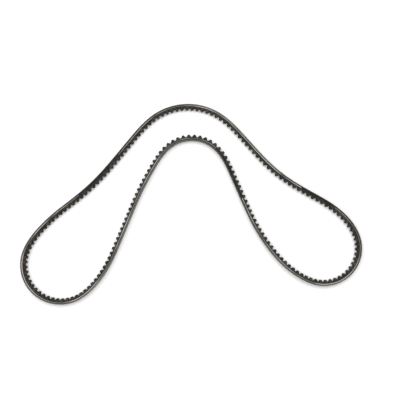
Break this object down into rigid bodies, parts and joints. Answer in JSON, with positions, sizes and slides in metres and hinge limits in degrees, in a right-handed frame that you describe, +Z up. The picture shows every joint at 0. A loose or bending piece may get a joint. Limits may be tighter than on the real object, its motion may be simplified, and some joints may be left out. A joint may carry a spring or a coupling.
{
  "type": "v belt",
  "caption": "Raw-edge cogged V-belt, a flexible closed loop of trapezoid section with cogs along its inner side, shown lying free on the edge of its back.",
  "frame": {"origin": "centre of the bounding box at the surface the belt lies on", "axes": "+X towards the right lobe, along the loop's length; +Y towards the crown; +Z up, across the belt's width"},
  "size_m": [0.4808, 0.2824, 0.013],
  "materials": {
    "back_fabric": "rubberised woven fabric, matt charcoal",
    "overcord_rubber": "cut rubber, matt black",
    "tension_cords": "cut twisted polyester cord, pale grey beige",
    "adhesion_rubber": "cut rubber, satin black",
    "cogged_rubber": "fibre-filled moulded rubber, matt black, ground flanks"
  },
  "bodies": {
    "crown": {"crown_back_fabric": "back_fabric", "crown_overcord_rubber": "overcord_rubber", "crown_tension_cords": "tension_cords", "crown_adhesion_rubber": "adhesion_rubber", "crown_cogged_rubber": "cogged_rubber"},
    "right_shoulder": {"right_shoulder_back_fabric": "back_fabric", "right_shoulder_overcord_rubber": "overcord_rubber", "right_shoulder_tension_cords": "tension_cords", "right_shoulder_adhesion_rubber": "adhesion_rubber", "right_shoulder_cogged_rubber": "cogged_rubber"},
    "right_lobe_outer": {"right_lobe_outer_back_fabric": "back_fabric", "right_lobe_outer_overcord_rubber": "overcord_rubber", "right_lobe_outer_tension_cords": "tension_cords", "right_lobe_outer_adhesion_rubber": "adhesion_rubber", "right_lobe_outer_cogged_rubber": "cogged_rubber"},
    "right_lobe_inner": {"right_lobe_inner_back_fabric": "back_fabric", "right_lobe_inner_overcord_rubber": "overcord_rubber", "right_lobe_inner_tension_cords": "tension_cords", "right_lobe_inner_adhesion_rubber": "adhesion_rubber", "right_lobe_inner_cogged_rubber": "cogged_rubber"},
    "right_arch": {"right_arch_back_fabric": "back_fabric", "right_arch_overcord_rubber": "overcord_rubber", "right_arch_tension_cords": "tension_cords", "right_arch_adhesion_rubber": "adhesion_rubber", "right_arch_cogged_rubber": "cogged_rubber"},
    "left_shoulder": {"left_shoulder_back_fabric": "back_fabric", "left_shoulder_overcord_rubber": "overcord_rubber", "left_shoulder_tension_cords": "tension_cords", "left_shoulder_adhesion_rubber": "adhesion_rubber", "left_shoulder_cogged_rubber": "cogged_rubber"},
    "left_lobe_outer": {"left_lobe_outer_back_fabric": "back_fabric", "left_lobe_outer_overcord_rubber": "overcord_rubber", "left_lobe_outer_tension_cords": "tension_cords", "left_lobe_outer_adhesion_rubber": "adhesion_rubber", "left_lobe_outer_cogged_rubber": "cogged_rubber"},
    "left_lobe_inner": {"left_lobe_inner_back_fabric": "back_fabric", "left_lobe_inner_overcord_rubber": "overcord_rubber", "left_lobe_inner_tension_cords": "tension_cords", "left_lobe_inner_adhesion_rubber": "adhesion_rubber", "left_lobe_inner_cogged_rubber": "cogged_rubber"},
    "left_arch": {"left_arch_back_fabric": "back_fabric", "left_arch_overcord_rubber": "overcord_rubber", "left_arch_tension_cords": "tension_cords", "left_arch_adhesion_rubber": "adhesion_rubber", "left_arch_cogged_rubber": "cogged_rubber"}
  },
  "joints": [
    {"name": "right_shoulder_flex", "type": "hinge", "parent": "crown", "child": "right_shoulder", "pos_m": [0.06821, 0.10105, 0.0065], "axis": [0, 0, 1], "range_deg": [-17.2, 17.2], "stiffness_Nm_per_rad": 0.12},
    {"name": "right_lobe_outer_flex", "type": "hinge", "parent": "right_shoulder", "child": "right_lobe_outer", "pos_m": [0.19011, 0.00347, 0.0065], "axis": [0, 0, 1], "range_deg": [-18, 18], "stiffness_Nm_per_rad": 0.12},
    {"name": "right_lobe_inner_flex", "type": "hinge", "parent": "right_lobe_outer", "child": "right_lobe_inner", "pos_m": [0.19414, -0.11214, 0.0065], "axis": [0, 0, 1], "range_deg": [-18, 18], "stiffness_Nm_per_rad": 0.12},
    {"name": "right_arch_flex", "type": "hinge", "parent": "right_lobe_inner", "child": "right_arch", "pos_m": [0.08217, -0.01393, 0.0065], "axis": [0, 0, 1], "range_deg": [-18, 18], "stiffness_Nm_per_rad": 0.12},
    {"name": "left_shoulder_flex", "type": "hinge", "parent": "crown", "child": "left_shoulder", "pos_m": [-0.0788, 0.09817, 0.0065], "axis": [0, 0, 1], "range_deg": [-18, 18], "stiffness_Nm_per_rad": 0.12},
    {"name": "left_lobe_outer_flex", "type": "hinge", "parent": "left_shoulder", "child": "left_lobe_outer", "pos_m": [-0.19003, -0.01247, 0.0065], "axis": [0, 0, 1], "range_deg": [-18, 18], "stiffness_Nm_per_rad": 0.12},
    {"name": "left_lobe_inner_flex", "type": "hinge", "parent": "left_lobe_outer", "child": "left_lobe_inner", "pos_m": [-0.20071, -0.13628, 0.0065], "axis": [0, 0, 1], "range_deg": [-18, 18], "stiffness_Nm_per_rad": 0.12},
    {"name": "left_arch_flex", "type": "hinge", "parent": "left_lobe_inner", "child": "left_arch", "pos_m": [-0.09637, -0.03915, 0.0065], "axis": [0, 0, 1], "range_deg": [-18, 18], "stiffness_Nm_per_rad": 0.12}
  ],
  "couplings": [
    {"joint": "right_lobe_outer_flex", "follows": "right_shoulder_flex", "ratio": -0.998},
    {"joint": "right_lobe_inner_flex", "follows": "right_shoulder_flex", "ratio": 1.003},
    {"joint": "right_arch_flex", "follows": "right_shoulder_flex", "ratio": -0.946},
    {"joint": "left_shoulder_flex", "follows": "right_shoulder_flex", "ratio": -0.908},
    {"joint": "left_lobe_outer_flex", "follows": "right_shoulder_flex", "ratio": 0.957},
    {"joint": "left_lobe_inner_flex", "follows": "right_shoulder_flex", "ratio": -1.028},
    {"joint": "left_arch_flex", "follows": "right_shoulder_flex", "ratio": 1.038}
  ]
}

Aim of the exercise: Which lines above hold the word "joints"? Copy each of them.

Expected answer:
Break this object down into rigid bodies, parts and joints. Answer in JSON, with positions, sizes and slides in metres and hinge limits in degrees, in a right-handed frame that you describe, +Z up. The picture shows every joint at 0. A loose or bending piece may get a joint. Limits may be tighter than on the real object, its motion may be simplified, and some joints may be left out. A joint may carry a spring or a coupling.
  "joints": [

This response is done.